Annual spring prep: Inspect screens before screen season (spring) and after screen season (fall). Fall: pull screens, roll and store in a cool dry location. Spring: pull them out, inspect and patch before reinstalling. Annual inspection prevents discovering a torn screen the night that mosquito season begins.

Recommended resources

Books, resources, and the credential.

Books

Windows and Doors (Fine Homebuilding / Taunton Press) — the professional trade journal's coverage of window repair, replacement, and glazing. The re-glazing and weatherstripping sections are the best available for homeowner use.

Fixing Up Old Houses (various) — older house repair manuals written when single-pane wood windows were the standard cover re-glazing clearly and in detail — often better than modern general repair guides.

Free resources

YouTube — This Old House window repair series: The re-glazing segment is thorough — the technique for tooling the glazing bead at the correct 45° angle is much clearer in video than in text. Watch before attempting the first re-glaze.

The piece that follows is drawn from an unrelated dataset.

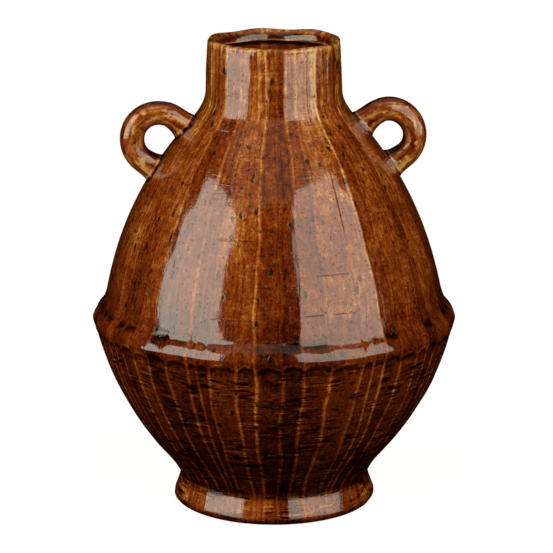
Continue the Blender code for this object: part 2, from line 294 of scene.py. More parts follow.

Local glass suppliers — most will cut glass to your measurements for single-pane replacement. Bring the sash opening measurements minus ⅛" on each side. They can advise on IGU sizing if you're measuring a double-pane for replacement.

Historic preservation offices — for homes in historic districts, state and local preservation offices often provide guidance on appropriate window repair approaches. Find yours through your state's Learning page.

The credential

Glazier is a skilled trade with a formal apprenticeship program through the International Brotherhood of Painters and Allied Trades. Glazier apprenticeships cover flat glass installation, specialty glass (fire-rated, acoustic, decorative), curtain wall systems, and storefronts. No credential is required for homeowner screen repair, re-glazing single-pane wood windows, or basic IGU replacement.